Stews welcome Autumn by Sandra A. Gutierrez
The French make "ragouts", the Morroccans call them "tagines", and in Latin America they are known as "guisos". As the leaves begin to turn color and the crisp, cool air of autumn descends from the North, few things are as comforting as a bowl of hearty stew.
Simply put, to stew is to cook pieces of meat, poultry, fish, fowl or even vegetables, for a very long time and over very low heat. The stewing process typically begins with the browning of the meat in question, a crucial part of the process that ensures that the meat develops color and that the resulting gravy has depth of flavor. Browning is done to allow caramelization of the meat, which further allows for a "fond" to develop--those brown bits at the bottom of the pot--that will add punch to the finished sauce. Not all stews begin with browning as is the case with the French Blanquette de Veau, or Mexican Pipianes, where the meats are first boiled before being added to the stewing liquid. However most stews begin with the browning process.
Most stews will follow browning with a deglazing of the pan. This will usually begin with the addition of aromatics--mirepoix for the French, sofrito for the Latinos--before enough liquid to cover is added. This liquid can take the form of broths, wines, beer, juices or water. Sometimes before the liquid is added to the stew, spices are incorporated with the aromatics and are allowed to "bloom" or develop their flavor as they come into contact with the heat.

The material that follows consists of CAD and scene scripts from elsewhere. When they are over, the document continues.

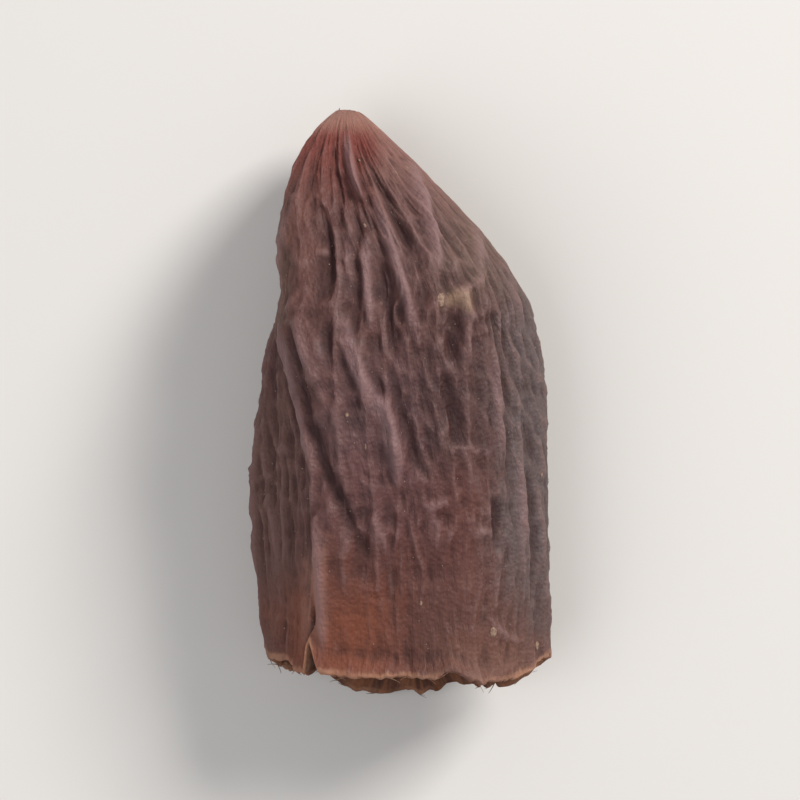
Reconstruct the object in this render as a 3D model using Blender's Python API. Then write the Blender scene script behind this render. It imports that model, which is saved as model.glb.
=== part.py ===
"""Dried fig: one leathery, ridged fruit, pressed flat and lying on its side.

The fruit grew as one piece, so it is one closed body. It starts as a UV sphere whose
rings are carried along the fruit: from the stalk scar over the skin to the open rim,
round the lip, back in along the wall of the flower cup and over the cup's floor.
Metres, +Z up. The stalk scar points along +Y and the open rim along -Y.
"""

import bmesh
import bpy
import numpy as np

MM = 0.001

# Overall size
LENGTH = 27.6 * MM
WIDTH = 14.1 * MM
THICKNESS = 9.5 * MM

# Outline from above: d is the distance from the stalk scar, measured along the fruit
SHOULDER = 15.4 * MM
SHOULDER_POWER = 0.80
SPREAD = 0.04
SCAR_RADIUS = 0.9 * MM
SCAR_OFFSET = -2.85 * MM
SCAR_BEND = 9.4 * MM

# Outline from the side
SCAR_HEIGHT = 3.0 * MM
SIDE_POWER = 0.62
BACK_RISE = 14.5 * MM
BELLY_DROP = 13.0 * MM
RIM_SINK = 1.7 * MM
RIM_LIFT = 1.0 * MM
PRESSED_FLAT = 0.15 * MM

# Faces round a cross-section, going clockwise: direction in degrees at the stalk end,
# direction at the rim end, and distance from the middle as a share of the half size
FACES = (
    (88, 82, 0.92),
    (26, 34, 0.93),
    (-48, -41, 0.98),
    (-94, -92, 0.96),
    (-140, -151, 0.97),
    (-174, -206, 0.93),
)
FACE_TURN = (7.0 * MM, 16.0 * MM)
KEEL_SHARPNESS = (4.0, 7.5)
FACE_SINK = 0.32 * MM
BELLY_BULGE = 0.45 * MM

# Slow swellings left where the flesh dried unevenly
LUMP_HEIGHT = 0.34 * MM

# Wrinkles along the fruit: number of turns round it, and height
COARSE_WRINKLES = (9, 0.40 * MM)
FINE_WRINKLES = (14, 0.24 * MM)
WRINKLE_START = 3.2 * MM
CREASE_SPACING = 2.3 * MM
CREASE_HEIGHT = 0.06 * MM
SEED = 7

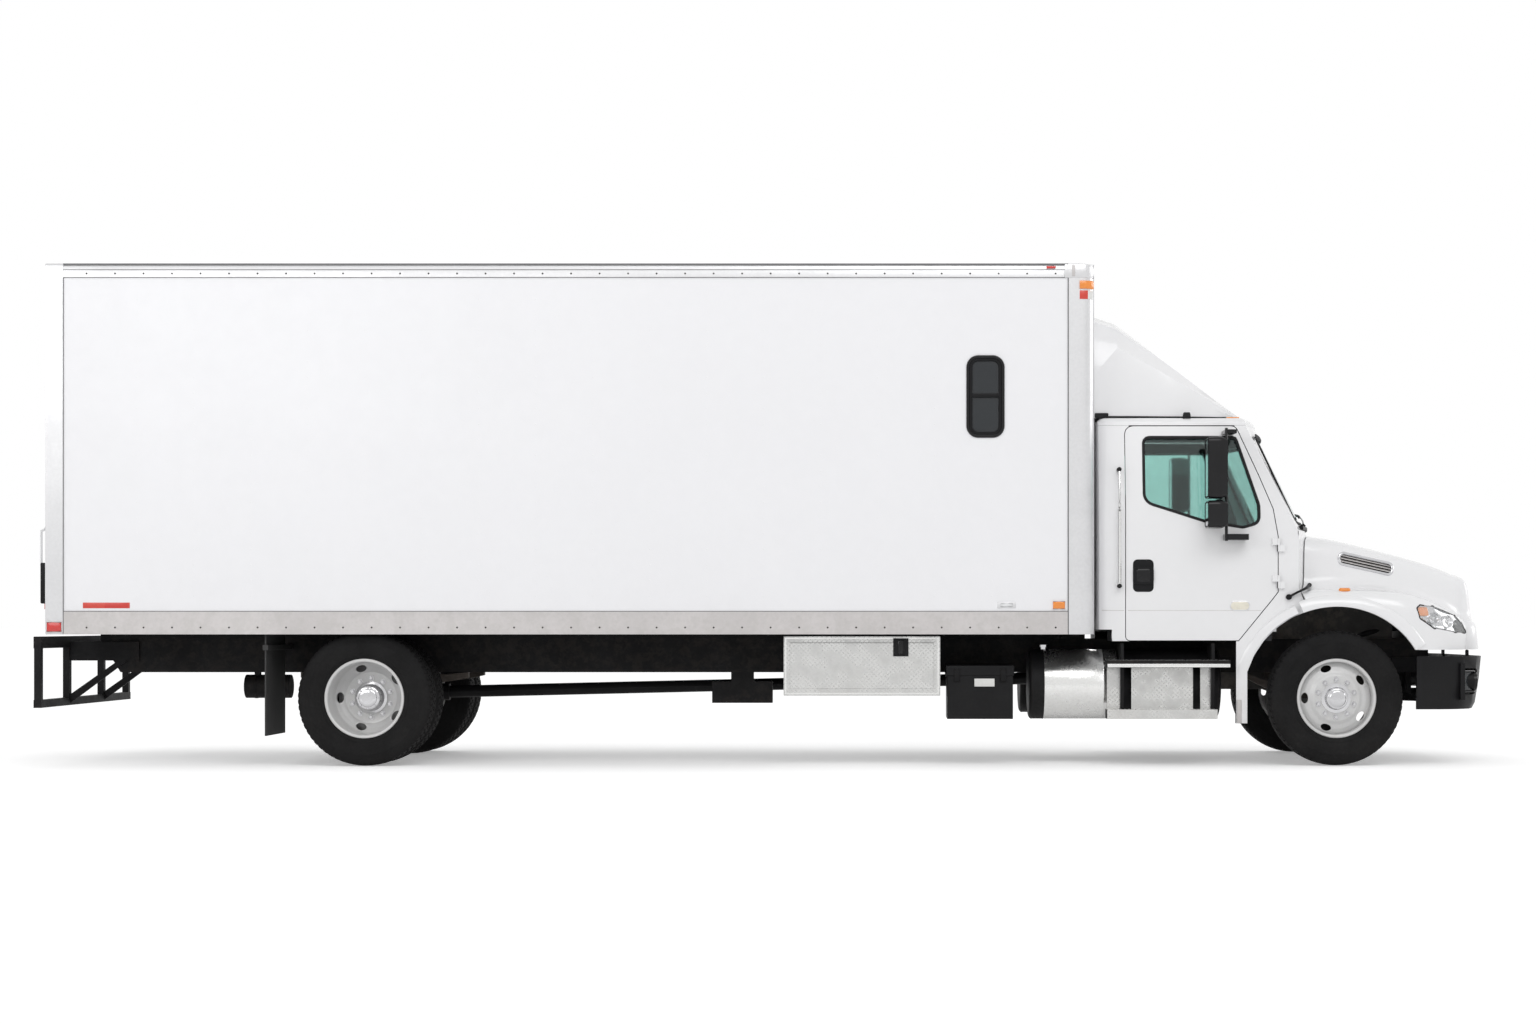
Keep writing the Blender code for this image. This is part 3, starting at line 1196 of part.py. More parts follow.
def hoop(points, radius):
    """A closed round bar through a ring of points."""
    curve = bpy.data.curves.new("hoop", "CURVE")
    curve.dimensions = "3D"
    curve.bevel_depth = radius
    curve.bevel_resolution = 1
    spline = curve.splines.new("POLY")
    spline.points.add(len(points) - 1)
    for point, place in zip(spline.points, points):
        point.co = (*place, 1.0)
    spline.use_cyclic_u = True
    drawn = bpy.data.objects.new("hoop", curve)
    CUTTERS.objects.link(drawn)
    bm = mesh_of(drawn)
    bpy.data.objects.remove(drawn, do_unlink=True)
    return add("hoop", bm)


def cab_seat(centre_y, name):
    """A seat on its pedestal: cushion, back and head rest in one soft outline."""
    rear = CAB_REAR + SEAT_BACK_GAP
    floor = CAB_FLOOR_TOP + SEAT
    base = CAB_FLOOR_TOP + SEAT_BASE
    top = ROOF_SEAM - SEAT_HEADROOM
    outline = rounded([(rear + 0.150, floor, 0.0), (rear + 0.570, floor, 0.0), (rear + 0.570, base, 0.0),
                       (rear + 0.650, base + 0.010, 0.040), (rear + 0.650, base + 0.170, 0.050),
                       (rear + 0.200, base + 0.130, 0.060), (rear + 0.120, top - 0.200, 0.030),
                       (rear + 0.110, top, 0.050), (rear + 0.010, top, 0.040), (rear, base + 0.150, 0.060),
                       (rear + 0.080, base, 0.040), (rear + 0.150, base, 0.0)], 3)
    seat = plate(outline, "xz", (centre_y - SEAT_HALF, centre_y + SEAT_HALF))
    return finish(seat, name, own(name, CLOTH, 0.9))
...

The length of the cooking process is extremely important and care needs to be taken not to hurry it along. What happens inside the pot during the stewing process is short of magic. Tough cuts of meat may appear fully cooked during the first minutes of the cooking process; however they are not and if interrupted, an unfinished stew will yield rubbery, stringy meat. When allowed to cook longer, the connective tissues in the meat begin to relax, and an exchange of stewing juices is allowed to occur, as the meat releases its collagen. This entire process rewards the patient cook with fall-off-the-bone goodness.
Trapping the steam inside the pot as it stews is extremely important in order to ensure that little evaporation of the liquid is allowed and for this, a tight-fitting lid is required. In addition, I like to place a layer of parchment or waxed paper over the stewing pot before placing the lid on it.
The temperature at which a stew is cooked is also key in the success of a final dish, particularly if one wants it to be tender and delicate to the tooth. It must be given enough time to cook at a very low simmer--small bubbles--over very low heat that will permit the flavors to blend and will allow enough time to transcend before the stew is completed. The raising of the temperature in order to shorten the cooking time will always result in scorching the food at the bottom of the pan and the entire stew will be ruined. This counters our modern need for fast fixes; however a little patience will ultimately delight the gastronome's palate with succulence that cannot be obtained in a hurry. Sometimes good things are worth waiting for.
Stews are the perfect vehicle for cooking inexpensive, tougher cuts of meat, such as beef shoulder, ribs, pot roasts and chuck. Try stewing a blade of pork, veal shanks, chicken giblets or inexpensive cuts of lamb. If making a fish stew consider selecting those with firm flesh, such as monkfish, that will withstand the longer cooking process.
Autumn is the perfect season to introduce stews into your menu. While your pot does all the work, go rake the leaves, carve pumpkins or play with the kids. A wonderful meal will await your return, rewarding you with rich, warm and comforting flavors of the season.